Unnamed: 0,gt,prob,diff
0,0,0.271811,-0.271811
1,0,0.331749,-0.331749
2,0,0.158016,-0.158016
3,0,0.000237,-0.000237
4,0,0.034689,-0.034689


In [None]:
lemma_pipe = Pipeline(
    [
        ('stack', FunctionTransformer(utils.stack_questions, validate=False)),
        ('clean', FunctionTransformer(utils.clean_questions, validate=False)),
        ('lemma', FunctionTransformer(utils.apply_lemma, validate=False)),
    ]
)
X_train_lemma = lemma_pipe.transform(X_train)

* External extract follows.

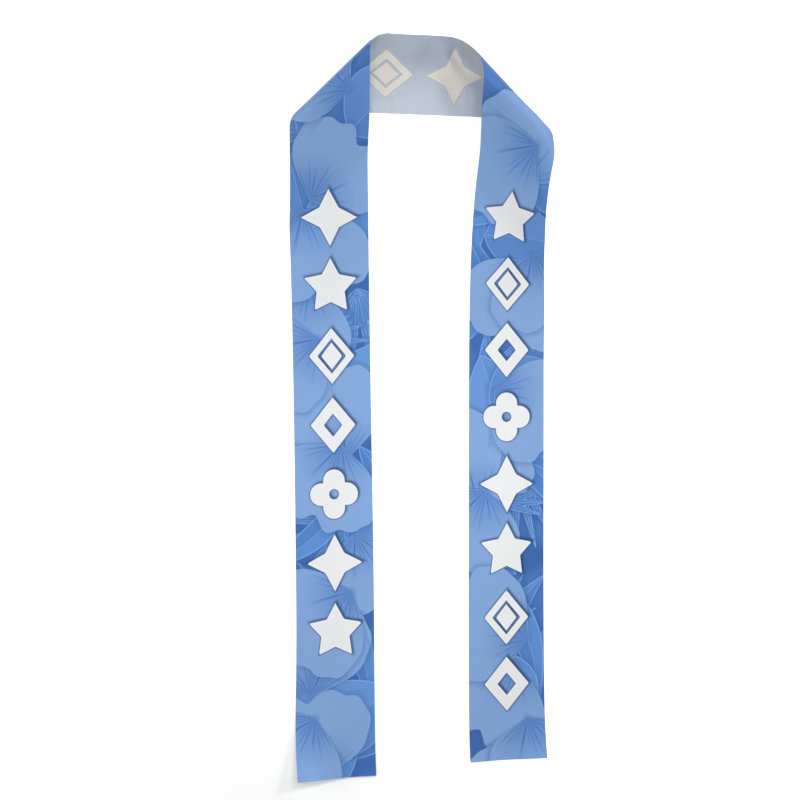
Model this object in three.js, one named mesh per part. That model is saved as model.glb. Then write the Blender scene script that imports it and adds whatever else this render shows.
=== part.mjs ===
// A satin stole laid out flat: one long strip of cloth. Its neck band lies face down, and a rolled
// diagonal fold at each end of the band turns the strip over into a tail that lies face up.
// Millimetres. +X runs to the right along the neck band, +Y from the tails to the neck, +Z up.
import * as THREE from "three";

// The flat strip
const stripLength = 1830;
const stripWidth = 92;
const wall = 1;
const layerGap = 0.4;
const half = stripWidth / 2;

// The neck band: strip distance at x = 0, and the height of its centre line on the floor plan
const neckStation = 906;
const neckY = 376;

// A rolled fold starts where the band's centre line meets it at x. lean is the angle between the
// fold and the band, and fall the slope at which the upper layer comes down behind the roll. drift
// is how far that layer slips toward +X as it comes over.
const folds = {
  left: { side: -1, x: -65, lean: 47.45, topRadius: 11.2, bottomRadius: 11.5, fall: 15.3, drift: -5.9 },
  right: { side: 1, x: 74, lean: 44.15, topRadius: 21.5, bottomRadius: 20.2, fall: 26.5, drift: 6 },
};
const foldLength = 130;
const landingRadius = 60;

// Past the band's lower edge each tail steps down from the band to the floor
const stepStart = 3;
const stepLength = 35;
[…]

## Top false negative errors

In [None]:
fn_idx = class_errors_df.sort_values('diff', ascending = False).head().index
for idx in fn_idx:
    print('Prob:', y_probs[idx])
    print()
    print(X_train.iloc[idx].question1)
    print(X_train.iloc[idx].question2)
    print()
    print('Lemma--------')
    print()
    print(X_train_lemma[idx*2])
    print(X_train_lemma[idx*2+1])
    print()
    print('Feature Space------')
    print(X_transform[idx])
    print('-------------------------------------------')
    print()

## Top false positive errors

In [None]:
fn_idx = class_errors_df.sort_values('diff').head().index
for idx in fn_idx:
    print('Prob:', y_probs[idx])
    print()
    print(X_train.iloc[idx].question1)
    print(X_train.iloc[idx].question2)
    print()
    print('Lemma--------')
    print()
    print(X_train_lemma[idx*2])
    print(X_train_lemma[idx*2+1])
    print()
    print('Feature Space------')
    print(X_transform[idx])
    print('-------------------------------------------')
    print()

## Next Steps

1. The false negative errors appear to be related to numbers. 
  * Either stop removing numebers in the clean text proces, or create another set of features.
2. The false positives seem very tricky. Found the Facebook InferSent model which embeds sentences to 4096 dimension.
  * Could see if the distances between some of the false positive examples is different in this space.
3. Could look at alignments of the two questions. (I think nltk)
4. Add different word embeddings to get a different nuance, or even use the vector only data set from Spacy.